В шесть утра мы уже задумчиво глазели из-за поручней на дворец Диоклетиана в Сплите. День обещал быть жарким. Нас, естественно, мучил вопрос, где бы раздобыть еды. Тут мы заметили, что за нами с любопытством наблюдают два человека, очевидно англичане. Они только что взошли на борт и, как и мы, путешествовали третьим классом. Лицо одного из них показалось мне знакомым, и спустя минуту я узнал его. Это был Морис Боура[13]
3, уже довольно заметная фигура в Оксфорде. Несколькими месяцами ранее он был у меня и группы других студентов одним из проверяющих экзаменаторов. Мы, естественно, разговорились, а вскоре Боура и его компаньон, Адриан Бишоп, угостили нас самыми вкусными омлетами, которые мне когда-либо приходилось отведать. Остаток путешествия прошел очень интересно. Здесь, вне службы, Боура проявил себя в совершенно новом свете: не как мастер блестящей и злой эпиграммы, а как расслабленный отдыхом знакомый, в компании которого нам всем было хорошо. Все происходящее было веселым, или его можно было сделать таковым: мир внезапно сделался намного интереснее. У Боуры выдалась весьма примечательная юность: еще мальчиком он трижды перед Великой войной ездил в Китай по Транссибирской железной дороге. По прибытии в Дубровник он и Бишоп, который в силу ряда причин жил в Метковиче, небольшом малярийном городке, расположенном между Сплитом и Дубровником, оставили свою каюту третьего класса и поселились в довольно приличной гостинице, в то время как мы занялись поисками дешевого, но сносного жилья, и вскоре такое нашли — с двумя смежными туалетами. В течение последующих двух дней мы еще несколько раз виделись с Боурой и Бишопом, а потом они уехали на какие-то греческие острова. В общем, получилась довольно цивилизованная интерлюдия.Из Дубровника мы на небольшом судне отправились на юг, к Котору, расположенному во главе превосходного фьорда, а потом совершили утомительный переход к Цетинье, столице бывшего королевства Черногория. В подготовительной школе Ким учился вместе с сыновьями черногорской королевской семьи, и мы посетили так называемый дворец, уже приходящий в упадок. Часть его местные называли Biljarda, потому что когда-то раньше там стояли бильярдные столы. Три или четыре дня мы провели в пеших прогулках по Черногории, потом наконец наняли какой-то древний автобус, идущий в Бар, небольшой порт неподалеку от албанской границы.
На следующее утро в шесть часов наше судно должно было отправиться в албанский Даррес. На сей раз, чтобы не проспать, мы бодрствовали по очереди. Я свои дежурные часы провел в попытках постичь хоть какие-нибудь фразы из албанского языка, листая под тусклой свечой роскошный том Арчибальда Лайелла «Двадцать пять европейских языков». Лайелл, очевидно, был юмористом.

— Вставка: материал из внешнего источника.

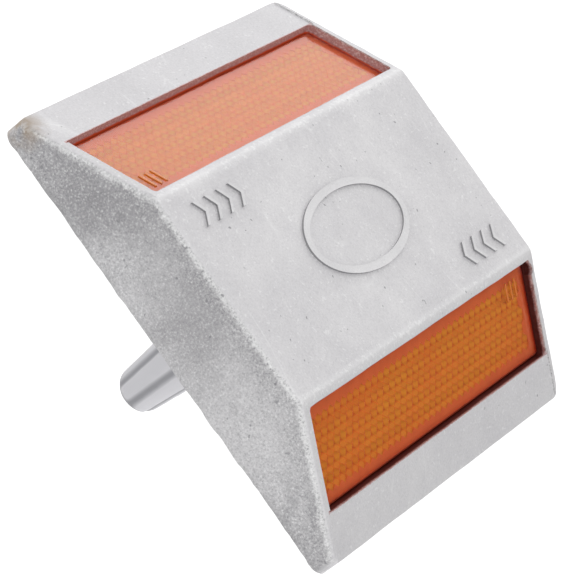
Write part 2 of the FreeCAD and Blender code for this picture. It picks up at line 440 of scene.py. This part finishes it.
def corner_stain(shader, settings):
    """Blotches round the foot of the rear left corner."""
    low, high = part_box("body_casting")
    distance = shader.add("ShaderNodeVectorMath", {"operation": "DISTANCE"})
    shader.put(distance.inputs[0], shader.place)
    distance.inputs[1].default_value = (low.x, high.y, settings.lip_height)
    near = shader.ramp(distance.outputs["Value"], 1.5 * MM, 7 * MM, 1.0, 0.0)
    return shader.math("MULTIPLY", near, shader.ramp(shader.noise(300.0, 3.0), 0.38, 0.6, 0.0, 0.8))


def scratches(shader, scale, turn, width):
    """Thin curved lines, broken up so that only a few are left."""
    warped = shader.stretch((1.0, 0.35, 1.0), turn)
    line = shader.math("ABSOLUTE", shader.math("SUBTRACT", shader.noise(scale, 1.0, 0.3, warped), 0.5))
    thin = shader.ramp(line, 0.0, width, 1.0, 0.0)
    return shader.math("MULTIPLY", thin, shader.ramp(shader.noise(95.0, 1.0), 0.54, 0.6))


def top_specks_and_crest_highlight(shader, settings, point, sideways):
    """Bright specks all over the top, and more of them along the two crests, with a painted highlight along
    the crests.
    """
    crest = shader.math("SUBTRACT", shader.math("ABSOLUTE", point[1]), settings.top_length / 2)
    near = shader.ramp(shader.math("ABSOLUTE", crest), 0.3 * MM, 1.5 * MM, 1.0, 0.0)
    threshold = shader.ramp(near, 0.0, 1.0, 0.66, 0.58)
    speck = shader.math("GREATER_THAN", shader.noise(1100.0, 2.0, 0.6), threshold)
    # near adds a painted highlight along the crests
    amount = shader.math("MULTIPLY_ADD", near, 0.22, shader.math("MULTIPLY", speck, 0.3))
    return shader.math("MULTIPLY", amount, shader.ramp(sideways, 0.0, 0.3, 1.0, 0.0))


def mark_polish_and_wall_shade(shader, point, upright):
    """How polished the tops of the raised marks are, and how much painted shade darkens the upright walls
    round them.
    """
    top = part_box("body_casting")[1].z
    above = shader.ramp(point[2], top - 0.3 * MM, top - 0.2 * MM, 0.0, 0.25)
    raised = shader.math("GREATER_THAN", point[2], top - RIM_HEIGHT + MARK_FOOT)
    return above, shader.math("MULTIPLY", raised, shader.ramp(upright, 0.3, 0.6, 0.8, 0.0))


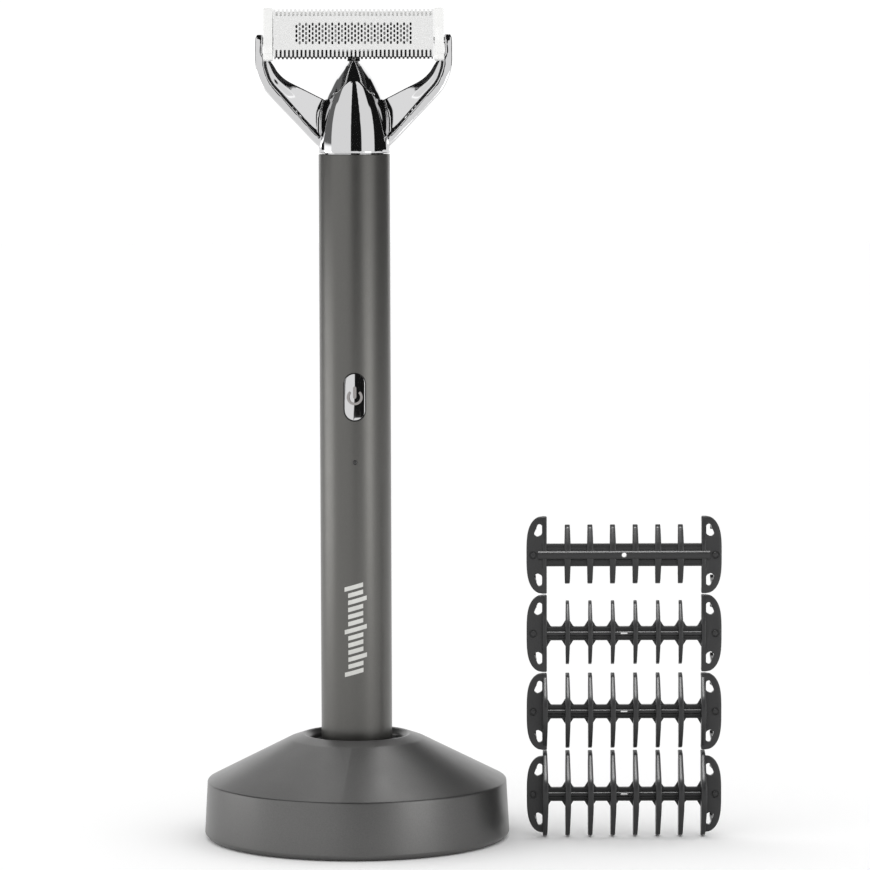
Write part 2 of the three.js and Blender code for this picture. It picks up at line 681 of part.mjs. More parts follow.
// The block that drives the cutter: the lever's ball works in its slot, which is open below and behind.
function driveBlock() {
  return cut(block([-3.2, 3.2], [-1.45, 1.9], [-1.8, 2.2]), block([-0.85, 0.85], [-0.65, 3], [-3, 1.5]));
}

add("guard_plate", guardPlate(), "steel", cartridge);
add("cartridge_frame", cartridgeFrame(), "whitePlastic", cartridge);
add("end_cap_left", endCap([-CAP_X[1], -CAP_X[0]]), "whitePlastic", cartridge);
add("end_cap_right", endCap(CAP_X), "whitePlastic", cartridge);
add("pressure_spring", block([-16.7, 16.7], [2.1, 2.35], [1.9, 3.4]), "steel", cartridge);
add("pivot_spring_left", pivotSpring(-19.9, -18.9), "steel", cartridge);
add("pivot_spring_right", pivotSpring(18.9, 19.9), "steel", cartridge);
const cutterEdges = [BLADE_MID - BLADE_HALF + 0.25, CUTTER_TOP];
const cutterPlate = toothedPlate(CUTTER_X, cutterEdges, GUARD_GAPS - 2, false);
add("moving_cutter", prism(cutterPlate, [-1.95, -1.6]), "steel", cartridge);
add("drive_block", driveBlock(), "blackPlastic", cartridge);
const [pinStart, pinEnd] = PIVOT_PIN_X;
add("pivot_pin_left", rod("x", 0.85, -pinEnd, -pinStart, [0, PIVOT_Z], 12), "steel");
add("pivot_pin_right", rod("x", 0.85, pinStart, pinEnd, [0, PIVOT_Z], 12), "steel");

// ---------------------------------------------------------------- guide combs

// Each comb in its own frame: x along it, z across it, and -y the side that glides on the skin.

// The spine seen from the front, with a gusset at each rib's root.
function combSpine({ spine, web }) {
  const right = [];
  const bays = web > 0 ? Math.ceil(COMB_PLATE_X / RIB_PITCH) : 0;
  for (let i = 0; i < bays; i++) {
    const start = (i - 0.5) * RIB_PITCH;
    if (i > 0) right.push([start, spine + web], [start + GUSSET, spine]);
    right.push([start + RIB_PITCH - GUSSET, spine]);
  }
  right.push([COMB_PLATE_X + 0.4, spine + web]);
  const top = [...right.map(([x, z]) => [-x, z]).reverse(), ...right];
  return outline([...top, ...top.map(([x, z]) => [x, -z]).reverse()]);
}

// An end plate: straight towards the ribs, round outside, with a window through each corner.
function combEndPlate(side) {
  const [inner, outer, high] = [COMB_PLATE_X * side, (COMB_HALF_X - 0.15) * side, COMB_HALF_Z];
  const plate = new THREE.Shape()
    .moveTo(inner, -high)
    .lineTo(inner + 1.6 * side, -high)
    .quadraticCurveTo(outer - 0.6 * side, -high + 0.6, outer - 0.2 * side, -4.2)
    .quadraticCurveTo(outer + 0.2 * side, 0, outer - 0.2 * side, 4.2)
    .quadraticCurveTo(outer - 0.6 * side, high - 0.6, inner + 1.6 * side, high)
    .lineTo(inner, high);
  for (const z of [-6.4, 6.4]) {
    plate.holes.push(new THREE.Path().absellipse(21.6 * side, z, 0.75, 1.75, 0, 2 * Math.PI));
  }
  return plate;
}

// A rib's side view. Its ends reach round both edges of the blade.
function combRib({ length, span }) {
  const half = [
    [COMB_SEAT - length, 4.2],
    [COMB_SEAT - 0.85 * length, span - 1.5],
    [COMB_SEAT - 0.45 * length, span],
    [COMB_SEAT + 0.6, span],
    [COMB_SEAT + 1.4, span - 0.4],
    [COMB_SEAT + 0.8, span - 1.2],
    [COMB_SEAT, 6.4],
  ];
  return outline([...half, ...half.map(([y, z]) => [y, -z]).reverse()]);
}

// A clip leg beside a window, which hooks over the back of the cartridge's end cap.
function combLeg(side) {
  const leg = [
    [COMB_SEAT - 0.2, 6.45],
    [2.75, 6.45],
    [2.75, 5.85],
    [3.4, 5.85],
    [3.4, 7.0],
    [COMB_SEAT - 0.2, 8.6],
  ];
  return outline(leg.map(([y, z]) => [y, z * side]));
}

function guideComb(comb) {
  const [front, back] = [COMB_SEAT - COMB_PLATE, COMB_SEAT];
  const ridge = comb.web > 0 ? 0.65 : 1.9;
  const pieces = [
    prism(combSpine(comb), [front, back]),
    block([-COMB_PLATE_X - 0.5, COMB_PLATE_X + 0.5], [front - 0.6, front + 0.2], [-ridge, ridge]),
  ];
  for (let i = 0; i < comb.ribs; i++) {
    const x = (i - (comb.ribs - 1) / 2) * RIB_PITCH;
    pieces.push(rib(combRib(comb), [x - comb.rib / 2, x + comb.rib / 2]));
  }
  for (const side of [-1, 1]) {
    const legX = side > 0 ? COMB_LEG_X : [-COMB_LEG_X[1], -COMB_LEG_X[0]];
    pieces.push(prism(combEndPlate(side), [front, back], 3), rib(combLeg(-1), legX), rib(combLeg(1), legX));
  }
  return cut(join(...pieces), rod("y", 0.6, front - 2, back + 1, [0, 0], 6));
}

// The combs stand on their long edges, one on another, the longest at the bottom.
let stackTop = 0;
for (const comb of [...COMBS].reverse()) {
  const half = Math.max(comb.span, COMB_HALF_Z);
  const mesh = add(comb.name, guideComb(comb), "blackPlastic");
  mesh.position.set(COMB_X, COMB_Y, stackTop + half);
  stackTop += 2 * half + COMB_GAP;
}

export default groomer;
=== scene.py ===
# The looks of a cordless body groomer in its charging stand, with its stack of guide combs.
# Shapes are drawn in millimetres and become metres when a mesh is made. -Y is the front.
import json
import math

import bmesh
import bpy
from mathutils import Matrix, Vector


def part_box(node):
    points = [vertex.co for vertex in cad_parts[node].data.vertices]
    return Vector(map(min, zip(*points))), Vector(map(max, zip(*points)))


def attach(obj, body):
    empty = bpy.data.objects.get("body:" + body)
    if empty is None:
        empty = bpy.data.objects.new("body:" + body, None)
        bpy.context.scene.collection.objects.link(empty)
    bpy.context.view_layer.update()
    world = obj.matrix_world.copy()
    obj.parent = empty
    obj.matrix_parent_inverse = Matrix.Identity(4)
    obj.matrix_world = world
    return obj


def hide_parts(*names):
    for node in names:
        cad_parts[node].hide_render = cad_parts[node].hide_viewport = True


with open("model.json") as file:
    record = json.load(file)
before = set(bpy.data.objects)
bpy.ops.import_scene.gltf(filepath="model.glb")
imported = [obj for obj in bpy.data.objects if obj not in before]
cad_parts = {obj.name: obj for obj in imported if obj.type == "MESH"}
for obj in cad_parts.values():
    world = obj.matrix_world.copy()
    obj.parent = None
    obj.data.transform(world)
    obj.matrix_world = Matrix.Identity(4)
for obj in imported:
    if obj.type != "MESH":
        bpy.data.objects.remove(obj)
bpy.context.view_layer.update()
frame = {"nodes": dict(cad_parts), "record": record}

MM = 0.001
FULL_TURN = 2 * math.pi
# Radii under this lie on a lathe's axis, and points nearer to each other than the weld are one.
ON_AXIS = 1e-6
WELD = 1e-4


def cad_box(node):
    """A CAD node's lowest and highest corners, in millimetres."""
    low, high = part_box(node)
    return low / MM, high / MM


def cad_middle(node, axis):
    """The middle of a CAD node's box along an axis, in millimetres."""
    low, high = cad_box(node)
    return (getattr(low, axis) + getattr(high, axis)) / 2


# ---------------------------------------------------------------- measures taken from the frame

tube_low, tube_high = cad_box("handle_tube")
TUBE_R = tube_high.x
STAND_R = cad_box("stand_shell")[1].x
PAD_R = cad_box("base_pad")[1].x
ARM_X = cad_box("fork_head")[1].x
PIPE_FRONT = cad_box("light_pipe")[0].y
CHARGE_PIN_X = cad_middle("pin_plunger_right", "x")
BUTTON_Z = cad_middle("power_button", "z")
LED_Z = cad_middle("light_pipe", "z")
INLET_Z = cad_middle("inlet_shell", "z")
PIVOT_Z = cad_middle("pivot_pin_right", "z")
HEAD_GAP = 0.4
HEAD_BASE = tube_high.z + HEAD_GAP
CARTRIDGE_LEAN = math.radians(-12)
CARTRIDGE = Matrix.Translation((0, 0, PIVOT_Z)) @ Matrix.Rotation(CARTRIDGE_LEAN, 4, "X")

# ---------------------------------------------------------------- mesh helpers


def bridge(bm, low, high):
    """Faces between two rings of vertices."""
    for k in range(len(low)):
        after = (k + 1) % len(low)
        bm.faces.new((low[k], low[after], high[after], high[k]))


def mesh_object(name, bm, place=None):
    """An object from a bmesh drawn in millimetres, with its faces turned out."""
    if place is not None:
        bmesh.ops.transform(bm, matrix=place, verts=bm.verts)
    bmesh.ops.scale(bm, vec=(MM, MM, MM), verts=bm.verts)
    bmesh.ops.recalc_face_normals(bm, faces=bm.faces)
    mesh = bpy.data.meshes.new(name)
    bm.to_mesh(mesh)
    bm.free()
    obj = bpy.data.objects.new(name, mesh)
    bpy.context.scene.collection.objects.link(obj)
    return obj


def smooth(obj, degrees=32):
    """Smooth shading, with edges sharper than an angle kept crisp."""
    obj.data.polygons.foreach_set("use_smooth", [True] * len(obj.data.polygons))
    obj.data.set_sharp_from_angle(angle=math.radians(degrees))
    return obj


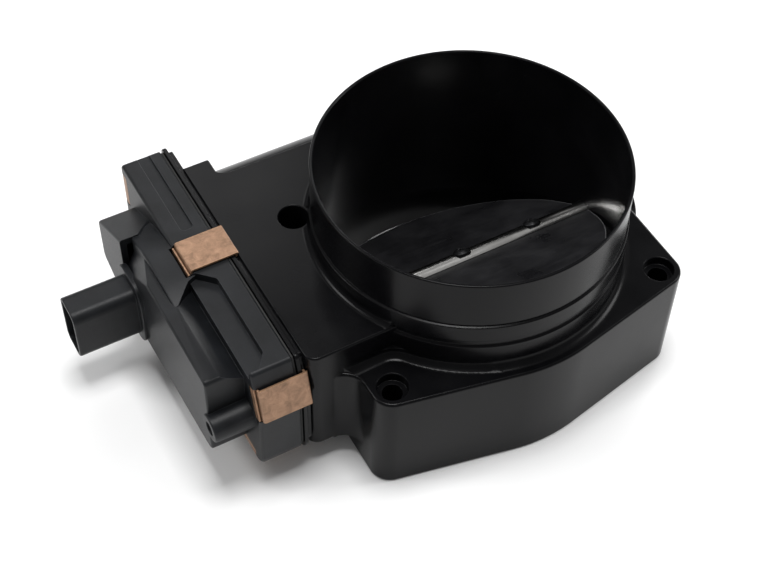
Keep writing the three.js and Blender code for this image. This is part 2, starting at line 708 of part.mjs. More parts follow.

В дополнение к словарю из восьмисот слов прилагалось около трех десятков разговорных предложений — и так для каждого из этих двадцати пяти языков. Сюда входили такие фразы: «Где туалет? На четвертом этаже».
В Албании, как потом выяснилось и насколько можно было судить, не было ни четвертых этажей, ни туалетов. Албанский язык был явно языком примитивным, который широко заимствовал из других слова и фразы, обозначающие любые изобретения или понятия, возникшие позднее каменного века. Но вообще было что-то завораживающее в языке, которому требовалось семнадцать слов, чтобы передать фразу: «Есть ли у вас дешевый одноместный номер?»